The two witnesses were called up to be questioned and examine the ring, the groom + bride read their personal vows {based on the 4 “I Will’s” from Exodus 6}, the Sheva Berachot {Seven Blessings} were sung by the cantor and translated by the groom + bride’s uncles, the destruction of the Temple was remembered as Im Eshkachech Yerushalayim {“If I Forget You, Jerusalem”} played, the wedding glass was dramatically shattered, and all too soon it was over… the couple made a joyful exit out of the hall and up the circular staircase to enjoy their yichud {seclusion} meal + first few moments alone.

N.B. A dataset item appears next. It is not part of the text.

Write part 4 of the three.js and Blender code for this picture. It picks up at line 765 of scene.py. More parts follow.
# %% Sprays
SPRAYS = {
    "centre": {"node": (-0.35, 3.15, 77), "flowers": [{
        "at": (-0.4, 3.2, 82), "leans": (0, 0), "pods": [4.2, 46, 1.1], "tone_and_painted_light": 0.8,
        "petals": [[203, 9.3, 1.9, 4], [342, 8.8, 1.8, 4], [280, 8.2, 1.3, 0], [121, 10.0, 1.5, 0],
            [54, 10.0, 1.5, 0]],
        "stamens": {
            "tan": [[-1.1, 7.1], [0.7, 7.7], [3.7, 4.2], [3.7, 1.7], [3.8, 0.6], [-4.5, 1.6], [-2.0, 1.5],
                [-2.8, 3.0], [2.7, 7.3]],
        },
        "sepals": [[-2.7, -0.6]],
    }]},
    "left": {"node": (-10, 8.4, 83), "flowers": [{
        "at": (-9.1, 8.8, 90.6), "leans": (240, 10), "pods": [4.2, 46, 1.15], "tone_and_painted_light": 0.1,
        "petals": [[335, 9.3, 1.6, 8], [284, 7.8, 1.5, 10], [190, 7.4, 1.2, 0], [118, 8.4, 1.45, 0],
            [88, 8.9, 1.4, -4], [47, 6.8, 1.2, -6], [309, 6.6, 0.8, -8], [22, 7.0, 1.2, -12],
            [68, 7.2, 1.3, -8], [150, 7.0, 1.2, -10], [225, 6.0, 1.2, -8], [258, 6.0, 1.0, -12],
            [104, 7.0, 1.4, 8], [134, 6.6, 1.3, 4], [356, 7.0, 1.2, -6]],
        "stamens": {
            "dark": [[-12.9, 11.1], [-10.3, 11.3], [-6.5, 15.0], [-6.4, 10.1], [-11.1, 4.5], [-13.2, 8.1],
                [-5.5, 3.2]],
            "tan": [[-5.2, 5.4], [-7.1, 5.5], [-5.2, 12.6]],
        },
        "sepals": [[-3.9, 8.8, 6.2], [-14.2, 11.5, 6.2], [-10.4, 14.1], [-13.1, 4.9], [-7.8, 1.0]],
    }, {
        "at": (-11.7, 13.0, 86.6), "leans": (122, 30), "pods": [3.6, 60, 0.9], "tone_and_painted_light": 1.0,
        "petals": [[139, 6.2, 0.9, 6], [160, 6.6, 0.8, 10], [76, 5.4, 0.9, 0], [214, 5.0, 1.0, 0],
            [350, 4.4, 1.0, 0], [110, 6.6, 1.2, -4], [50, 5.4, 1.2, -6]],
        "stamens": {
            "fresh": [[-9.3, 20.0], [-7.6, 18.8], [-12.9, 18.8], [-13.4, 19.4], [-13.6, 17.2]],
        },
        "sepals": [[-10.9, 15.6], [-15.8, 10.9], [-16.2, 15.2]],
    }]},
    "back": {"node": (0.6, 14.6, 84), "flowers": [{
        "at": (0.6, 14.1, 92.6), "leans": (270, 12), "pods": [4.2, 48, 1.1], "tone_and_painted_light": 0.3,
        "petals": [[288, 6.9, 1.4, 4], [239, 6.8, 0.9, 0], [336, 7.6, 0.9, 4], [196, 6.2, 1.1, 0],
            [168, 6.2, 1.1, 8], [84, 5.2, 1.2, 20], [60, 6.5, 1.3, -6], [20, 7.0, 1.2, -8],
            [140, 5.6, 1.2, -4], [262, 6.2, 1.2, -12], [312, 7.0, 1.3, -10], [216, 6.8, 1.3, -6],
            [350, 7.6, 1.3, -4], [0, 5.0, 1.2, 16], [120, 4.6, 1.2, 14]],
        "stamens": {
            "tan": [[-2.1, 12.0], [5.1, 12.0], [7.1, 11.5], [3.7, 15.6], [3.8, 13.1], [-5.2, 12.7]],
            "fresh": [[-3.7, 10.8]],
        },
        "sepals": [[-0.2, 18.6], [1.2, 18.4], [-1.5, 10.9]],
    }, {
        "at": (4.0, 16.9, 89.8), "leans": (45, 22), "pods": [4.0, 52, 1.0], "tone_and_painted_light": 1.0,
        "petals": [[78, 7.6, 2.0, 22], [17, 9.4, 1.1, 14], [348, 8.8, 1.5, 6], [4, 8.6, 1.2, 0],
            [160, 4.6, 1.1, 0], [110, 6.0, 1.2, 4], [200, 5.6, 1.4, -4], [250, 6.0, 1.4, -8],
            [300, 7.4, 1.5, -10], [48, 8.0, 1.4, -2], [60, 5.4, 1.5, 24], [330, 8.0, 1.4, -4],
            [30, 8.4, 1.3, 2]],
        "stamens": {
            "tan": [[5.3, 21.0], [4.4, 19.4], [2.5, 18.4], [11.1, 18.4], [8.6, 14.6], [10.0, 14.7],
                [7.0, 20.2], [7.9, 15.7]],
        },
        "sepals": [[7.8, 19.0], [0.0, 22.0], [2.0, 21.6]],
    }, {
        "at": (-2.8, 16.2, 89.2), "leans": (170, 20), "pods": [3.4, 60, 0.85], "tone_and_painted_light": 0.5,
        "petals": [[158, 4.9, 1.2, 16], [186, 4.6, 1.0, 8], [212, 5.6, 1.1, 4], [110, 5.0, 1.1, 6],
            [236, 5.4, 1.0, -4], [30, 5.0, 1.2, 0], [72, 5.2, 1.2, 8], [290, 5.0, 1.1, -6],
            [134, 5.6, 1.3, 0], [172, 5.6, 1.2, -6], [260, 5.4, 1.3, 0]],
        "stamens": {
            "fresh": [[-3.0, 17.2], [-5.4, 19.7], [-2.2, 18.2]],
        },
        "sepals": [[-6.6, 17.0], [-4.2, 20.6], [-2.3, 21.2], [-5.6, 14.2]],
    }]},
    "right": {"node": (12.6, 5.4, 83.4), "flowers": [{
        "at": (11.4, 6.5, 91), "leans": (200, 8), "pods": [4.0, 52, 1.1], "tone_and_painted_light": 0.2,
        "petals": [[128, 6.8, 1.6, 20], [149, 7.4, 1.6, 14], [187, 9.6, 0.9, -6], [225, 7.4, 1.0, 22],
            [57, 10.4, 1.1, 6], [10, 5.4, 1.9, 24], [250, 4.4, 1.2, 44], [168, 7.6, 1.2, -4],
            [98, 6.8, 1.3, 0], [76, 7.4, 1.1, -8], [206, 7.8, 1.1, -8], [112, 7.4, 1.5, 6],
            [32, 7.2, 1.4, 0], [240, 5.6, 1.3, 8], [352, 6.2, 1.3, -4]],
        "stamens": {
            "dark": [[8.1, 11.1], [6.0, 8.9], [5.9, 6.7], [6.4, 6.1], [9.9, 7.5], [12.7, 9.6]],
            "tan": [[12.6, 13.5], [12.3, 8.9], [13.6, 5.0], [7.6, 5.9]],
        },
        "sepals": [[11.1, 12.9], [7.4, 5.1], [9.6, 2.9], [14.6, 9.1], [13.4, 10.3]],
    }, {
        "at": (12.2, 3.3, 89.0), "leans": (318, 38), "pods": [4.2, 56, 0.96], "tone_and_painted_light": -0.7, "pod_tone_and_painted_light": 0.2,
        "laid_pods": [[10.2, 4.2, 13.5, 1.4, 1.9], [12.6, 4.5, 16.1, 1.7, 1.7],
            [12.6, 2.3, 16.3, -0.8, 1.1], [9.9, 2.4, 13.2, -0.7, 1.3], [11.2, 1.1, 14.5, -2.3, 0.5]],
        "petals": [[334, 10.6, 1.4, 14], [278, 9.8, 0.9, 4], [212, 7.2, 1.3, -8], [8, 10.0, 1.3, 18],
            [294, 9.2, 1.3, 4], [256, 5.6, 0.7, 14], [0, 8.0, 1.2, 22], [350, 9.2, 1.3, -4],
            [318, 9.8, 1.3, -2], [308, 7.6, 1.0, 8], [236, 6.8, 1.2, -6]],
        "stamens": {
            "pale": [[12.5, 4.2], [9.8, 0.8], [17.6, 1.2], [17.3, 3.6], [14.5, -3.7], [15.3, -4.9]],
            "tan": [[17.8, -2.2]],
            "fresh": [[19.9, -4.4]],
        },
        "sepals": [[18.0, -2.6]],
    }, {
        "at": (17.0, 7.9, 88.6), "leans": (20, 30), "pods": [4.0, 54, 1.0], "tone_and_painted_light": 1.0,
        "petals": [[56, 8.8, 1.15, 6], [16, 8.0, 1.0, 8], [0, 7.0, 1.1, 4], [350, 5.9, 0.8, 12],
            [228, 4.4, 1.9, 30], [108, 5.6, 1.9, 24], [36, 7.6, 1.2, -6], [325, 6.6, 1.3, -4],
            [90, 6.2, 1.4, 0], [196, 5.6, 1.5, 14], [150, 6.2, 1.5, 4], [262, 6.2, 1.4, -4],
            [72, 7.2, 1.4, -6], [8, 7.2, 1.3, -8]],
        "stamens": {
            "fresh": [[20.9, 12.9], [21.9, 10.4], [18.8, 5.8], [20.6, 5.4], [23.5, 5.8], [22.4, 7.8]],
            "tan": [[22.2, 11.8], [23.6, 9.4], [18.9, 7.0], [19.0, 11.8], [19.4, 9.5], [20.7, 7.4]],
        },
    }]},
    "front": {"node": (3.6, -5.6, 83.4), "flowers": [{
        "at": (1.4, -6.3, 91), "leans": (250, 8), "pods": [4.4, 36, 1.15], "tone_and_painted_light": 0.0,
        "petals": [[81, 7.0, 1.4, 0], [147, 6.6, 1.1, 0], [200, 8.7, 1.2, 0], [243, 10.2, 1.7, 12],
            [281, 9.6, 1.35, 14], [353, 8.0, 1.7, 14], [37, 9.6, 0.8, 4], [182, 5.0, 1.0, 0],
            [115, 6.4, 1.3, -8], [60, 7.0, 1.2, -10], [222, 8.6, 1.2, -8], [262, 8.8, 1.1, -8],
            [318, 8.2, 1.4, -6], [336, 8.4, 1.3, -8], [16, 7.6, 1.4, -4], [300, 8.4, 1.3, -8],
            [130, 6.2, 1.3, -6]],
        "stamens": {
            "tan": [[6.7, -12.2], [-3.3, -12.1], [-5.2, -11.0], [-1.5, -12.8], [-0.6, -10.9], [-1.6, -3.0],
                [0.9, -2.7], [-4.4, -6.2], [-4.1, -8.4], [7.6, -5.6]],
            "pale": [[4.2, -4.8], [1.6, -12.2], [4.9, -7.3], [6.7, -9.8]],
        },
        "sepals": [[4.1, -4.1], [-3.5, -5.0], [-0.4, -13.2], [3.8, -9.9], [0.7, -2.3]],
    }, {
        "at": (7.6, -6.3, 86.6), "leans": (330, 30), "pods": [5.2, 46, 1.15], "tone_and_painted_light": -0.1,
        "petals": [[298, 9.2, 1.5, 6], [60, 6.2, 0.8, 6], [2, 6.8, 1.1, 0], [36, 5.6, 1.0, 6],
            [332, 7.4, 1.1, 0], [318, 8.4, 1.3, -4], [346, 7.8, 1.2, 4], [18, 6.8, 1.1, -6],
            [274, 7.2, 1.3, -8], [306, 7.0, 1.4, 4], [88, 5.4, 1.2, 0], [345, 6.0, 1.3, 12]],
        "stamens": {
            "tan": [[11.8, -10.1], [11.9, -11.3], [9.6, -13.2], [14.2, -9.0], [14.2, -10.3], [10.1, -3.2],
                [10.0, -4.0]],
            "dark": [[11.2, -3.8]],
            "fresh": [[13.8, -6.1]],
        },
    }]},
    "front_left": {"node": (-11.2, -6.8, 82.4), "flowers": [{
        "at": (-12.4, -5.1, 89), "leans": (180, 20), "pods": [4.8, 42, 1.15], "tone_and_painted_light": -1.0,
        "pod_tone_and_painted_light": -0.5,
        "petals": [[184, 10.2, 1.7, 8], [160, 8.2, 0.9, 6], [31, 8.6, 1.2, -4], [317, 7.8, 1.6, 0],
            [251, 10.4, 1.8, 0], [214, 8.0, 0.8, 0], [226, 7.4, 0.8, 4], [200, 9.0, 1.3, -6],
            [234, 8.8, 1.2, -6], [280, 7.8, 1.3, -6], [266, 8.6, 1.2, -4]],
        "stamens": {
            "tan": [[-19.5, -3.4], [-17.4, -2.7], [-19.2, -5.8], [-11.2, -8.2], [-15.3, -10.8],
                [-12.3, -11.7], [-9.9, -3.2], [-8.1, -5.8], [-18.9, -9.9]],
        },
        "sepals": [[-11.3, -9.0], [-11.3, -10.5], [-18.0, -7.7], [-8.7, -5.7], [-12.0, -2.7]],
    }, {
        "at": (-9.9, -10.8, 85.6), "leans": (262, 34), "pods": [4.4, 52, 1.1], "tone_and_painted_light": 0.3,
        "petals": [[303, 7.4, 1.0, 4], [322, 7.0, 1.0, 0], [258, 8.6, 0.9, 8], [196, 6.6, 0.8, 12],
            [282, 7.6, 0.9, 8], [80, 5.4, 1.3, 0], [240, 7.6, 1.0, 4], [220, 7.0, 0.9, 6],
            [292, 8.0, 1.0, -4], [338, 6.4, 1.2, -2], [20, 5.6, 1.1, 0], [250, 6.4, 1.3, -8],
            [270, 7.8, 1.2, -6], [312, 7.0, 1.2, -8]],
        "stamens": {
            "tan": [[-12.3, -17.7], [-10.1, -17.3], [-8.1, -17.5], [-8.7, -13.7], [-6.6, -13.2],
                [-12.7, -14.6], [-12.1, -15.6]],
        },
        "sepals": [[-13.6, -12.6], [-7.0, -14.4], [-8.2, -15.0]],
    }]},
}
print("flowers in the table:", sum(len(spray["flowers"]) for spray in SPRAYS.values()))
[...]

When the groom + bride returned downstairs, they received their guests in a round atrium at one end of the museum. The reception concluded with everyone together in the Gathering Room to say the Birkat HaMazon {Blessing After Meals} + hear a repetition of the Sheva Berachot. At this point, the ketubah was read aloud, one man gave an inspiring prayer for the couple, and then the groom surprised the bride by singing the Eshet Chayil {Woman of Valor, Proverbs 31} – with the entire tzadik class!

The couple had another unexpected surprise when they were whisked away in a white limousine and taken uptown to a beautiful hotel… the perfect fairytale ending.